Stabilisation à la pouzzolane et à la géogrille des argiles latéritiques Des zones de Douala – Melong Et Bafang – Foumbot, Cameroun

Abstract

The stabilisation of lateritic clays (AL) with pozzolana (PZL) and geogrid (G) was evaluated through lithostabilisation and soil reinforcement techniques in the Douala - Melong and Bafang - Foumbot areas in Cameroon, with the aim of improving the use of clay materials in road construction. The natural materials collected and stabilised were submitted to identification and geotechnical characterisation tests. These tests focused on nature, compaction, elasticity and shear parameters. The studied superficial lateritic clays are very thick (1.95 - 7.00 m), fine (TF: 39 - 65 %) and plastic (IP: 20 - 36 %) materials. These lateritic clays are of low bearing capacity (CBR: 11 - 28 %) compared to pozzolans (CBR: 36 - 41 %). Natural lateritic clays are suitable for use as sub-base, whereas pozzolans are suitable for use as sub- base, despite their low maximum dry density values (DSM: 1.650 - 1.759). The addition of pozzolana fractions to these lateritic clays (ALP) results in a decrease in their plasticity (IP: 36 - 11 %) and effective cohesion (c’: 0.035 - 0.022 MPa), and, an increase in CBR bearing capacity (11 - 41%), uniaxial compressive strength (σc: 0.126 - 0.391 MPa), Young's modulus (E: 75.27 - 408.49 MPa) and internal friction angle (ϕ': 23 - 37°). Pozzolana stabilised materials (ALP) can be used for sub-base and base courses. For T1 traffic pavements, they can also be used as a base course. The reinforcement of these geogrid-stabilised materials (ALPG) is accompanied by an increase in CBR bearing capacity (11 - 63%), uniaxial compressive strength (σc: 0.126 - 0.942 MPa), Young's modulus (E: 75.27 - 943.28 MPa), angle of internal friction (ϕ': 23 - 42°) and effective cohesion (c': 0.035 - 0.112 MPa).
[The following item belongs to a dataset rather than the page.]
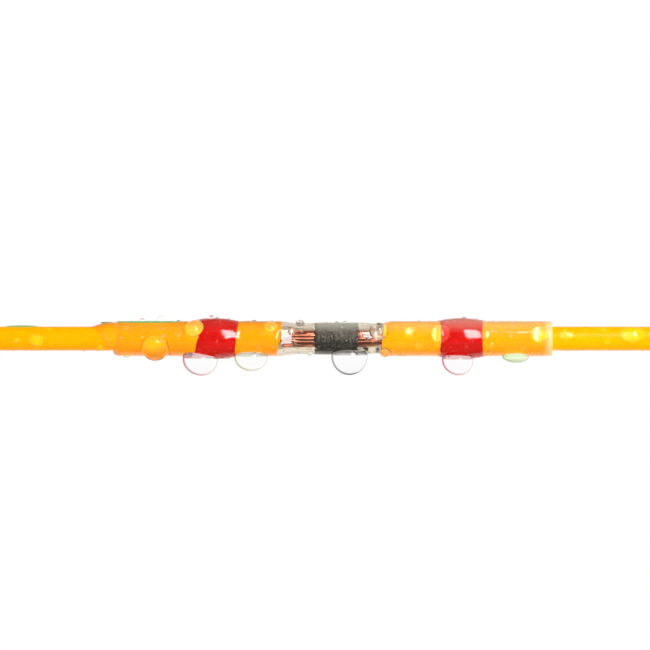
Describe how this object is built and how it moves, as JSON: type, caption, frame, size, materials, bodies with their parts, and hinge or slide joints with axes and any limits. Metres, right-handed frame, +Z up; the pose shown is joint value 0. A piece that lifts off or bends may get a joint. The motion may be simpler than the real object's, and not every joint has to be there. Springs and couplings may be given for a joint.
{
  "type": "solder seal wire connector",
  "caption": "Clear heat-shrink butt connector with a solder ring and red sealing rings, shrunk over the splice of two yellow stranded wires.",
  "frame": {"origin": "middle of the sleeve's length, on the wires' axis", "axes": "+X along the wires towards the right lead, +Z up, -Y towards the side that the picture shows"},
  "size_m": [0.064, 0.0038, 0.0038],
  "materials": {
    "clear_sleeve": "clear recovered polyolefin, slightly hazy",
    "solder": "dull low-melt solder, grainy",
    "red_adhesive": "translucent red hot-melt adhesive",
    "left_insulation": "golden yellow PVC",
    "right_insulation": "yellow PVC",
    "copper": "bare annealed copper"
  },
  "bodies": {
    "root": {"heat_shrink_sleeve": "clear_sleeve", "solder_ring": "solder", "left_sealing_ring": "red_adhesive", "right_sealing_ring": "red_adhesive", "left_insulation": "left_insulation", "right_insulation": "right_insulation", "left_strand_01": "copper", "left_strand_02": "copper", "left_strand_03": "copper", "left_strand_04": "copper", "left_strand_05": "copper", "left_strand_06": "copper", "left_strand_07": "copper", "left_strand_08": "copper", "left_strand_09": "copper", "left_strand_10": "copper", "left_strand_11": "copper", "left_strand_12": "copper", "left_strand_13": "copper", "left_strand_14": "copper", "left_strand_15": "copper", "left_strand_16": "copper", "right_strand_01": "copper", "right_strand_02": "copper", "right_strand_03": "copper", "right_strand_04": "copper", "right_strand_05": "copper", "right_strand_06": "copper", "right_strand_07": "copper", "right_strand_08": "copper", "right_strand_09": "copper", "right_strand_10": "copper", "right_strand_11": "copper", "right_strand_12": "copper", "right_strand_13": "copper", "right_strand_14": "copper", "right_strand_15": "copper", "right_strand_16": "copper"}
  },
  "joints": []
}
This increase allows the deformation of these materials to be minimised once they have been implemented. ALPG mixes can be used as a sub-base and base course for pavements with traffic levels T1 to T3. Numerical analysis of the modelling of the behaviour of ALPG materials shows that the use of ALPG materials in pavement layers at thicknesses greater than that of the specimens is not disturbed, although this variation in thickness has led to a slight decrease in mechanical parameters. The economic analysis confirms that ALPG materials are viable in a natural setting unfavourable to conventional materials. Their implementation in the study area is less expensive than that of natural materials such as lateritic gravel and rock crushed stone.